Ingredients:

  • 2 cups (250g) all-purpose flour
  • 3/4 cup (180ml) warm water
  • 2 1/4 tsp (7g) active dry yeast
  • 1 tsp (6g) granulated sugar
  • 1 tsp (6g) fine sea salt
  • 2 tbsp (30ml) extra virgin olive oil
  • 1/2 cup (120ml) tomato sauce
  • 8 oz (225g) low-moisture mozzarella, shredded
  • 1/4 cup (10g) fresh basil leaves, torn
  • 8 oz (225g) cooked chicken breast, cubed
  • 2 tbsp (30ml) olive oil

Instructions:

  1. Combine warm water, sugar, and yeast in a bowl.
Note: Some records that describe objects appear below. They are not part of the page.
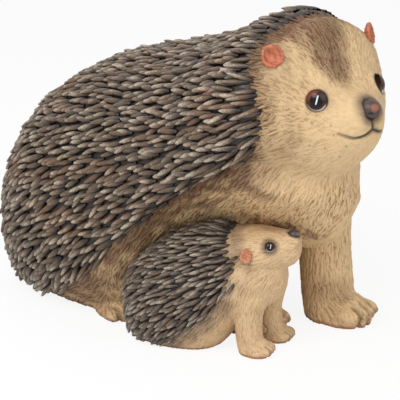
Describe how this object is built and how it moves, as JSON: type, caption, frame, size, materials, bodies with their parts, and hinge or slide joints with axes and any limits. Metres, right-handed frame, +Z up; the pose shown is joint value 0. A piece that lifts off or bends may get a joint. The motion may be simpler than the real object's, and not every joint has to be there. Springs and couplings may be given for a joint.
{
  "type": "hedgehog figurine",
  "caption": "Garden figurine of a hedgehog sitting up on straight forelegs with her young one pressed against her flank, both under coats of raised quills.",
  "frame": {"origin": "middle of the figure's bounding box, on the ground it stands on", "axes": "+X the way the mother's body faces, +Y to her left, +Z up"},
  "size_m": [0.2559, 0.1528, 0.183],
  "materials": {
    "mother_fur": "hand-painted cast resin, tan with a brown wash, matt",
    "mother_quills": "hand-painted cast resin, dark brown with pale dry-brushed tips",
    "mother_skin": "painted terracotta pink, matt",
    "young_fur": "hand-painted cast resin, tan, matt",
    "young_quills": "hand-painted cast resin, blue-grey with pale tips",
    "young_skin": "painted salmon pink, matt",
    "eyes": "gloss black paint",
    "noses": "satin dark brown paint"
  },
  "bodies": {
    "root": {"mother_body": "mother_fur", "mother_head": "mother_fur", "mother_rump_quills": "mother_quills", "mother_back_quills": "mother_quills", "mother_shoulder_quills": "mother_quills", "mother_crown_quills": "mother_quills", "mother_left_ear": "mother_skin", "mother_right_ear": "mother_skin", "mother_left_eye": "eyes", "mother_right_eye": "eyes", "mother_nose": "noses", "mother_left_foreleg": "mother_fur", "mother_right_foreleg": "mother_fur", "mother_left_hind_foot": "mother_fur", "mother_right_hind_foot": "mother_fur", "baby_body": "young_fur", "baby_head": "young_fur", "baby_quill_coat": "young_quills", "baby_left_ear": "young_skin", "baby_right_ear": "young_skin", "baby_left_eye": "eyes", "baby_right_eye": "eyes", "baby_nose": "noses", "baby_left_foreleg": "young_fur", "baby_right_foreleg": "young_fur"}
  },
  "joints": []
}
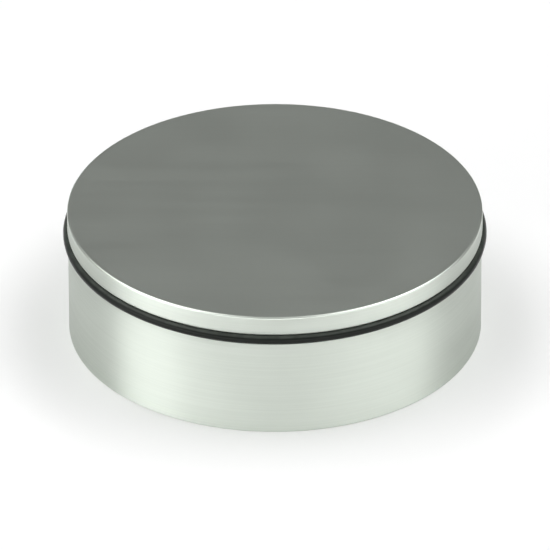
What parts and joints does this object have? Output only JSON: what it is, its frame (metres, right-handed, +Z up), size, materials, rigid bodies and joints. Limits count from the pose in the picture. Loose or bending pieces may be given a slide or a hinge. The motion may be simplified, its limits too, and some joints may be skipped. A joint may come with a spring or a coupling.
{
  "type": "slip-lid tin",
  "caption": "Shallow round metal tin with a flush slip lid and a black rubber sealing ring bulging from the joint, for candles or other poured or packed goods.",
  "frame": {"origin": "middle of the base, on the surface that the tin stands on", "axes": "+Z up along the tin's axis, towards the lid; X and Y are any two directions across, because every piece is round"},
  "size_m": [0.1064, 0.1064, 0.0335],
  "materials": {
    "body_metal": "satin tinplate",
    "rubber": "smooth, slightly glossy",
    "lid_metal": "satin tinplate"
  },
  "bodies": {
    "tin": {"tin_body": "body_metal"},
    "ring": {"seal_ring": "rubber"},
    "cover": {"lid": "lid_metal"}
  },
  "joints": [
    {"name": "ring_lift", "type": "slide", "parent": "tin", "child": "ring", "axis": [0, 0, 1], "range_m": [0, 0.01]},
    {"name": "lid_lift", "type": "slide", "parent": "ring", "child": "cover", "axis": [0, 0, 1], "range_m": [0, 0.018]}
  ]
}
Let sit for 5 minutes until foamy.
  2. Stir in flour, salt, and olive oil. Knead for 5 minutes until the dough is smooth and elastic.
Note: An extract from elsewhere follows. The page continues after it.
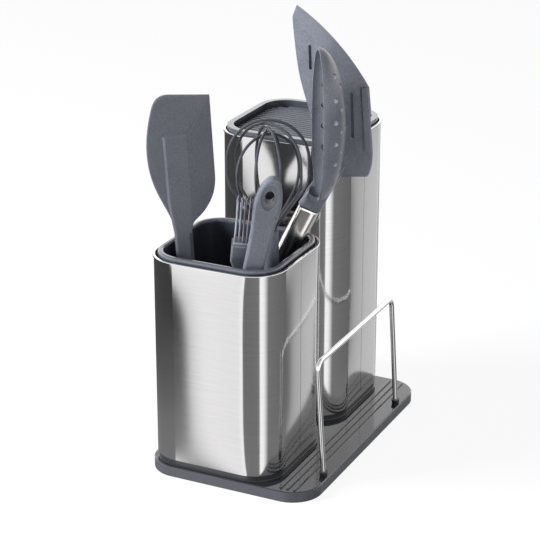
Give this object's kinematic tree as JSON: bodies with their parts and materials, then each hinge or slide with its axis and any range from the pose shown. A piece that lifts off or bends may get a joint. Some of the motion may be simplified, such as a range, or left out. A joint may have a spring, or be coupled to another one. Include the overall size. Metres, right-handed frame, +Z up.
{
  "type": "kitchen tool and knife organiser",
  "caption": "Worktop stand with a short jar of cooking tools, a tall slatted knife block and a wire rack for boards.",
  "frame": {"origin": "middle of the tray's outline, on its flat underside, which stands on the worktop", "axes": "+X towards the board rack, +Y from the jar to the knife block, +Z up"},
  "size_m": [0.145, 0.2242, 0.3502],
  "materials": {
    "base_plastic": "glossy dark grey plastic",
    "foot_rubber": "matt",
    "rack_chrome": "polished wire",
    "ferrule_rubber": "satin black",
    "sleeve_steel": "fine vertical brushing",
    "liner_plastic": "satin",
    "collar_plastic": "semi-gloss",
    "slat_plastic": "satin",
    "soft_silicone": "matt silicone",
    "bristle_silicone": "matt silicone",
    "tool_plastic": "satin nylon",
    "wire_coating": "coated wire",
    "handle_steel": "polished"
  },
  "bodies": {
    "stand": {"base_tray": "base_plastic", "base_feet": "foot_rubber", "rack_wire": "rack_chrome", "rack_ferrules": "ferrule_rubber"},
    "jar": {"jar_sleeve": "sleeve_steel", "jar_bottom": "base_plastic"},
    "liner": {"jar_liner": "liner_plastic"},
    "spatula": {"spatula_head": "soft_silicone", "spatula_handle": "handle_steel"},
    "brush": {"brush_bristles": "bristle_silicone", "brush_head": "tool_plastic", "brush_handle": "handle_steel"},
    "small_tool": {"small_tool_handle": "tool_plastic", "small_tool_blade": "handle_steel"},
    "whisk": {"whisk_wires": "wire_coating", "whisk_handle": "tool_plastic"},
    "spoon": {"spoon_head": "tool_plastic", "spoon_handle": "handle_steel"},
    "turner": {"turner_head": "tool_plastic", "turner_handle": "handle_steel"},
    "knife_block": {"knife_sleeve": "sleeve_steel", "knife_bottom": "base_plastic", "knife_collar": "collar_plastic"},
    "cassette": {"knife_cassette": "liner_plastic", "knife_slats": "slat_plastic"}
  },
  "joints": [
    {"name": "jar_lift", "type": "slide", "parent": "stand", "child": "jar", "axis": [0, 0, 1], "range_m": [0, 0.06]},
    {"name": "liner_lift", "type": "slide", "parent": "jar", "child": "liner", "axis": [0, 0, 1], "range_m": [0, 0.06]},
    {"name": "knife_block_lift", "type": "slide", "parent": "stand", "child": "knife_block", "axis": [0, 0, 1], "range_m": [0, 0.05]},
    {"name": "cassette_lift", "type": "slide", "parent": "knife_block", "child": "cassette", "axis": [0, 0, 1], "range_m": [0, 0.1]},
    {"name": "spatula_lift", "type": "slide", "parent": "liner", "child": "spatula", "axis": [-0.096, 0.0272, 0.995], "range_m": [0, 0.09]},
    {"name": "brush_lift", "type": "slide", "parent": "liner", "child": "brush", "axis": [0.1631, -0.1254, 0.9786], "range_m": [0, 0.04]},
    {"name": "small_tool_lift", "type": "slide", "parent": "liner", "child": "small_tool", "axis": [0.2362, -0.0308, 0.9712], "range_m": [0, 0.06]},
    {"name": "whisk_lift", "type": "slide", "parent": "liner", "child": "whisk", "axis": [-0.0655, 0.0933, 0.9935], "range_m": [0, 0.06]},
    {"name": "spoon_lift", "type": "slide", "parent": "liner", "child": "spoon", "axis": [0.4075, 0.1599, 0.8991], "range_m": [0, 0.06]},
    {"name": "turner_lift", "type": "slide", "parent": "liner", "child": "turner", "axis": [0.3972, 0.1638, 0.903], "range_m": [0, 0.02]}
  ]
}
  3. Cover the dough and let rest in a warm spot for 20 minutes.
  4. Divide dough into 4 equal balls and flatten into 10-inch circles.
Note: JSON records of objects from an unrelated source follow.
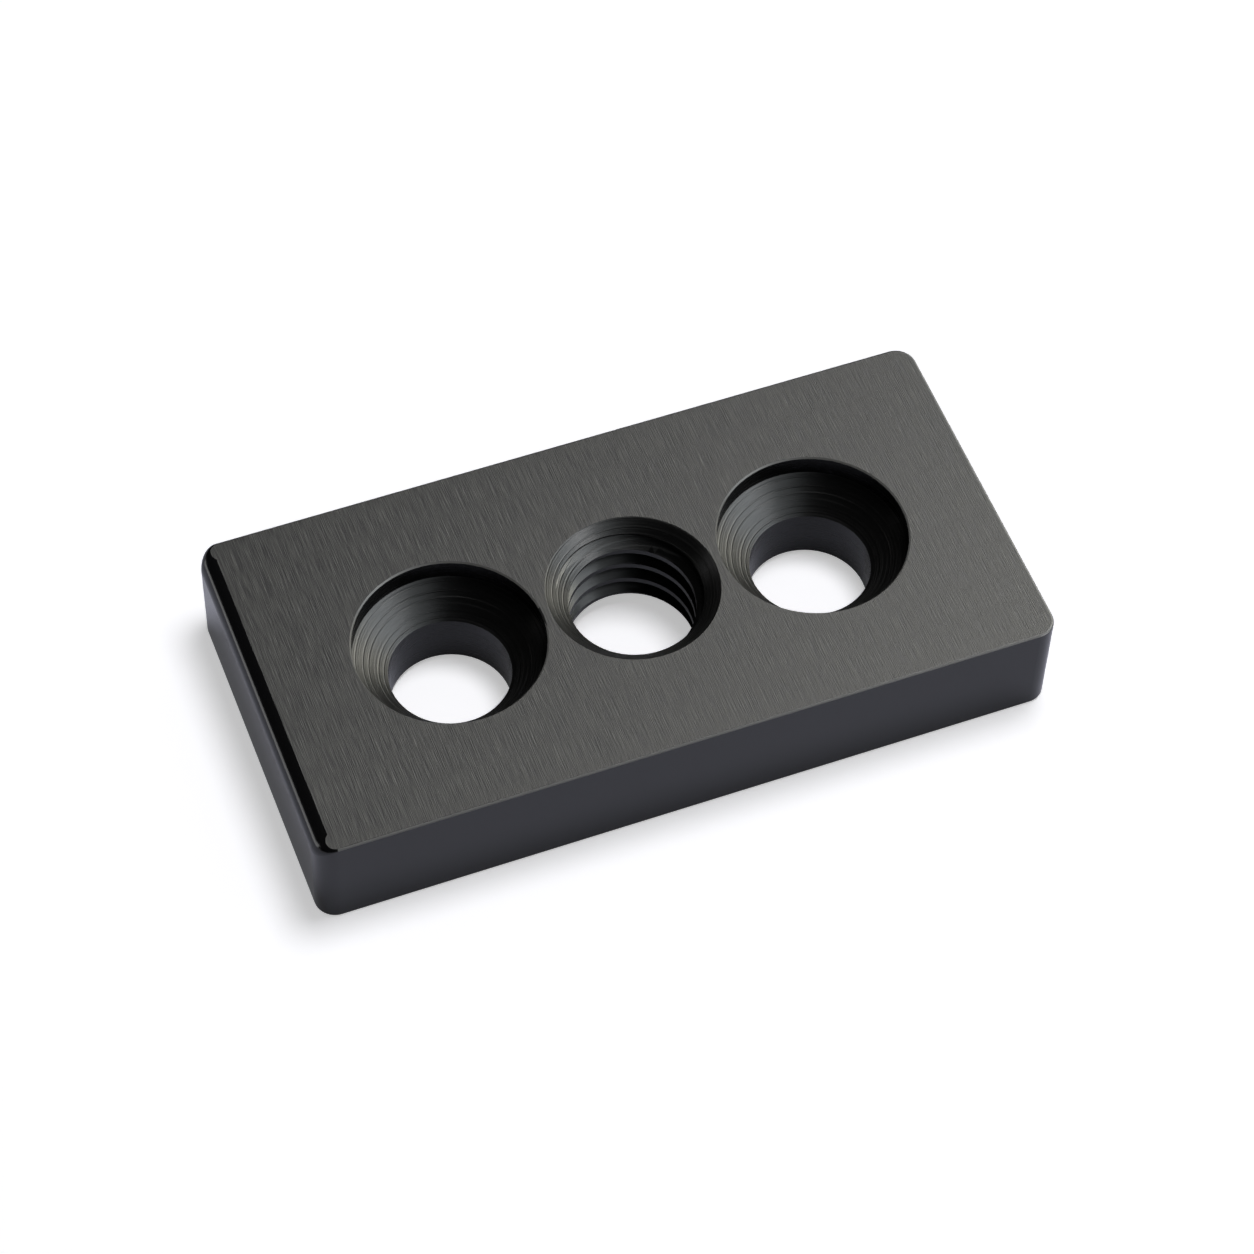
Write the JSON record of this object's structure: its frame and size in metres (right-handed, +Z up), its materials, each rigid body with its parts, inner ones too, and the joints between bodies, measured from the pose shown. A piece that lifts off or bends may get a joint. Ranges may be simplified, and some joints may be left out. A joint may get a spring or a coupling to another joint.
{
  "type": "mounting plate",
  "caption": "Rounded rectangular aluminium plate with recessed countersunk screw holes either side of a tapped centre hole, milled from solid and dark anodised.",
  "frame": {"origin": "centre of the underside", "axes": "+X along the plate, away from the end with the large round; +Y across it; +Z up out of the countersunk face"},
  "size_m": [0.04, 0.02, 0.006],
  "materials": {
    "anodised_aluminium": "satin dark anodised, brushed on the top face"
  },
  "bodies": {
    "root": {"mounting_plate": "anodised_aluminium"}
  },
  "joints": []
}
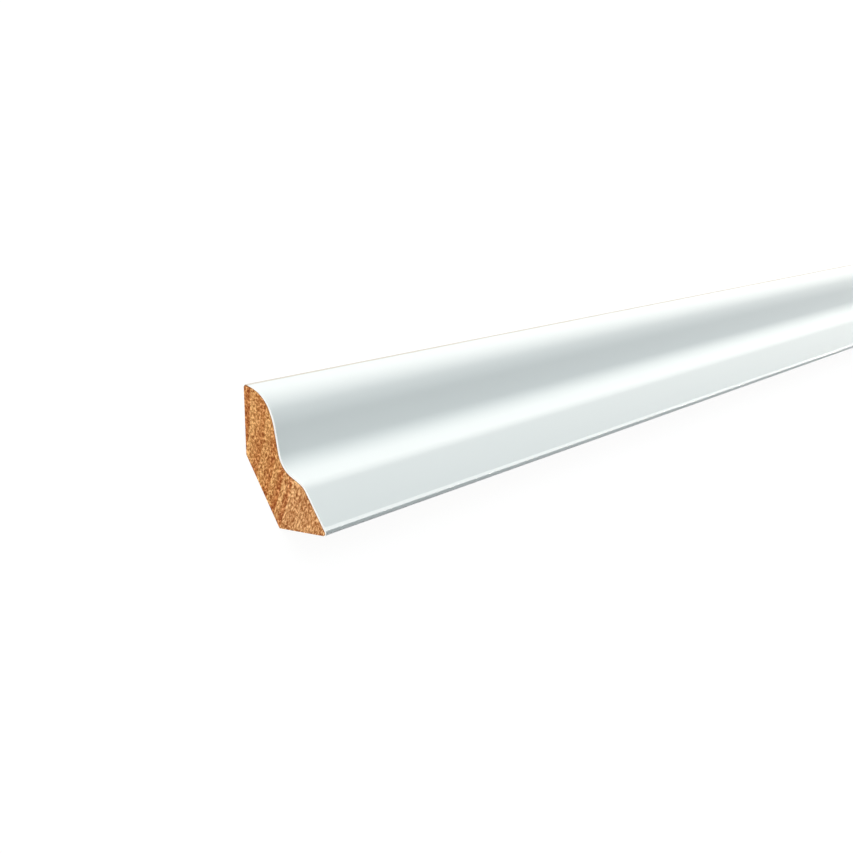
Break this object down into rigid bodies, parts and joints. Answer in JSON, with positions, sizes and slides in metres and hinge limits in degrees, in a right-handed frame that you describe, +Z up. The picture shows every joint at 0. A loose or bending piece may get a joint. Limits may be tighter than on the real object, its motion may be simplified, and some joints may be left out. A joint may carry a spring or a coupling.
{
  "type": "skirting board",
  "caption": "Small corner skirting moulding in softwood: round top, cove and sloping fascia under a white coat, with a bevelled raw back and square-cut ends.",
  "frame": {"origin": "middle of the bounding box's underside: mid-length, with the bevel resting on Z = 0", "axes": "+X along the length; the coated face looks up; the edge that meets the wall is at +Y and the tip that meets the floor is at -Y; +Z up, square to the bevel that the strip rests on"},
  "size_m": [2.4, 0.0418, 0.0133],
  "materials": {
    "raw_pine": "planed and sawn raw softwood with growth rings at the cut ends",
    "white_coat": "satin white factory coat, half a millimetre thick and half that on the sloping top"
  },
  "bodies": {
    "root": {"pine_strip": "raw_pine", "white_coat": "white_coat"}
  },
  "joints": []
}
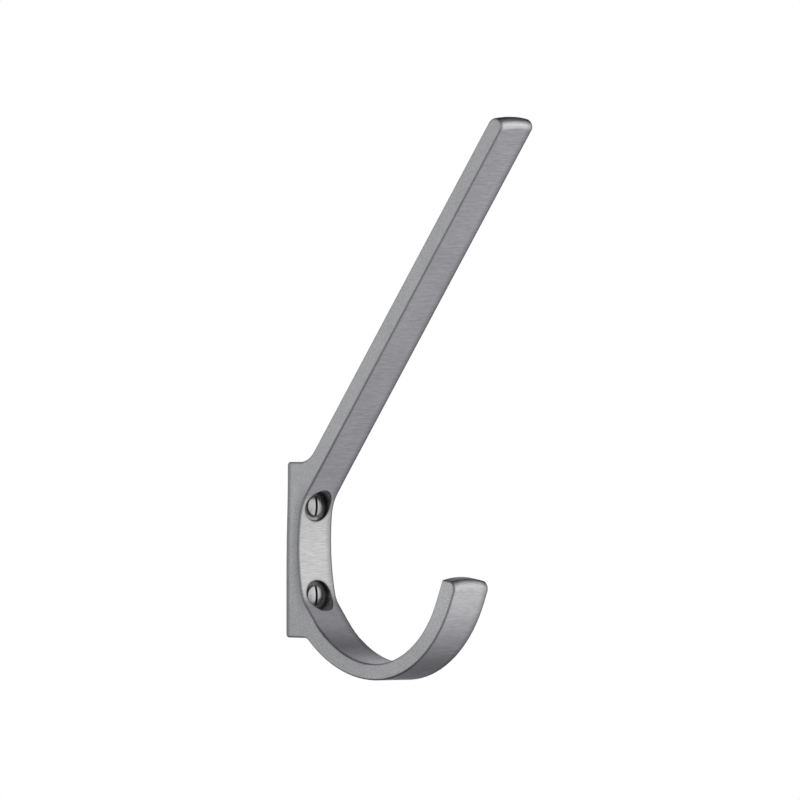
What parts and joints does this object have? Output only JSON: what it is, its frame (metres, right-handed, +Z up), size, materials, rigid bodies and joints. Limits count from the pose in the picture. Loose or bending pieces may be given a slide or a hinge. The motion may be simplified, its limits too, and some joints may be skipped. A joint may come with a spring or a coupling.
{
  "type": "hat and coat hook",
  "caption": "One-piece metal wall hook with a long leaning arm for a hat above and a wide curved cradle for a coat below, fixed by slotted screws.",
  "frame": {"origin": "centre of the back face, which lies against the wall", "axes": "+Z up, -Y out of the wall towards the room, X across the bar's width"},
  "size_m": [0.012, 0.0966, 0.1551],
  "materials": {
    "hook_metal": "satin brushed across the bar",
    "screw_metal": "fine turned, bright"
  },
  "bodies": {
    "root": {"hook_body": "hook_metal", "fixing_screws": "screw_metal"}
  },
  "joints": []
}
  5. Preheat grill to high heat (450-500°F) and liberally coat the grates with olive oil using a pastry brush.
  6. Place dough circles directly on the grates. Close the lid and cook for 2–3 minutes until the bottom is mahogany-colored and the dough has puffed up.
  7. Flip the dough over using tongs.
  8. Quickly spread tomato sauce, mozzarella, cubed chicken, and basil over the seared side.
  9. Close the lid and cook for another 3–5 minutes until the cheese is bubbling and melted.